YAPAY ZEKA KAPIMIZI ÇALDI, HAZIR MIYIZ? KOBİ’LERDE SON DURUM NE?
Teknolojinin geçmiş dönemlere göre çok hızlı büyüdüğünü ve ilerlediğini kaydeden Kesimli, büyük şirketlerin bu teknolojiyi daha yoğun kullandığını söyledi. Bu durumun büyük şirketlerin rekabette tutunmasını sağladığını kaydeden Ereteam CTO’su Kesimli, “Büyük şirketlerden çıkıp KOBİ’lere baktığımızda bu teknolojinin uygulanmasının KOBİ’lerde daha kısıtlı olduğunu görüyoruz. Dolayısıyla bu da bize bireylerde olduğu gibi kurumlarda da bu teknolojiyi daha az kullananların geride kalacağını gösteriyor. Birey ya da kurum olarak bizim teknolojik gelişmeleri yakından takip edip kendi lehimize dönüştürmemiz ve itici güç haline getirmemiz gerekiyor” dedi.

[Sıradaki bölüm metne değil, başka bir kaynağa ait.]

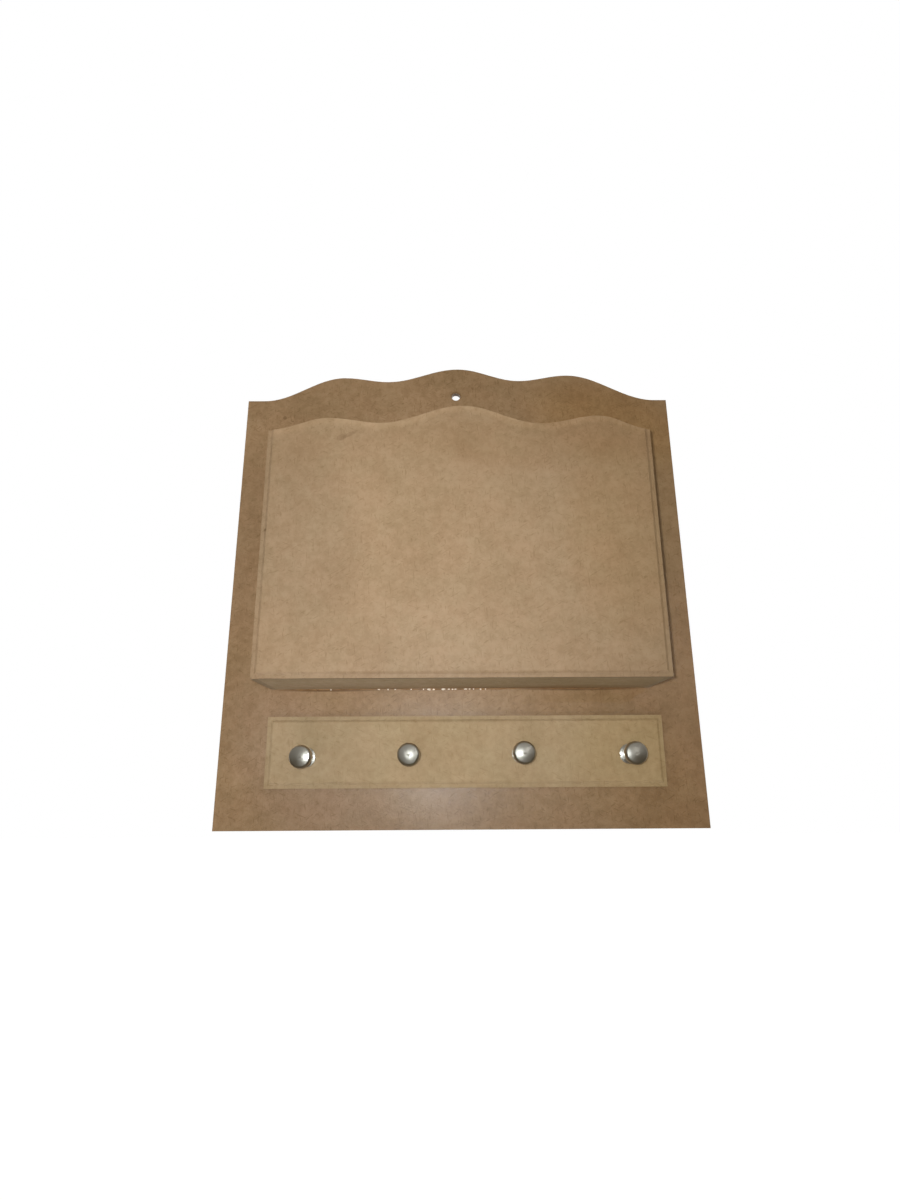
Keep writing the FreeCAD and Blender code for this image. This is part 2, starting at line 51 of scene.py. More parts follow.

BÜYÜK YAPILARDAN ZİYADE KOBİ’LER DAHA HIZLI DÖNÜŞEBİLİR
“Büyük yapıların dönüşmesi daha zor. KOBİ’ler daha hızlı dönüşebilir. KOBİ’lerin dönüşmesi daha kolay ve daha az maliyetle olabilir. Burada belirleyici olan vizyondur. İşini doğru bilen teknolojiye uyumlu KOBİ’ler, kişiler ya da kurumlar kendi işlerini buraya dönüştürebilme şansına sahipler” diyen Kesimli son olarak şu bilgileri verdi: “Yazılım alanında en temel yapılması gereken konu; bilişim alanında eğitimli, kalifiye ve bu işten anlayan eleman sayısının artırılmasıdır. Eğer doğru insan kaynağınız yoksa doğru büyümeyi yakalayamazsınız. Yeni gelen nesli de göz önünde bulundurarak onların da iş yaşamına adaptasyonu belirlemeliyiz. Bunun yanı sıra teknoloji ve dijital altyapının iyileştirilmesi gerekiyor. Bunlar için özel alanlar, platformlar oluşturulması ve stratejik planlarla desteklenmesi gerekiyor. Teknolojideki yazılım tarafında reel sektör ve KOBİ’ler bunları yapabilirse bu açığı kapatmış olurlar. Yapay zeka, aslında kapıyı çalmış durumda. Hazırlıklı olmak ve buna göre şekil almak gerekiyor. Şirketlerin, KOBİ’lerin, kişilerin ve kuruluşların Davos’ta konuşulan yapay zekaya altyapı, insan kaynağı olarak hazır olması ve bu dönüşümü rahat bir şekilde gerçekleştirmeleri gerekiyor.”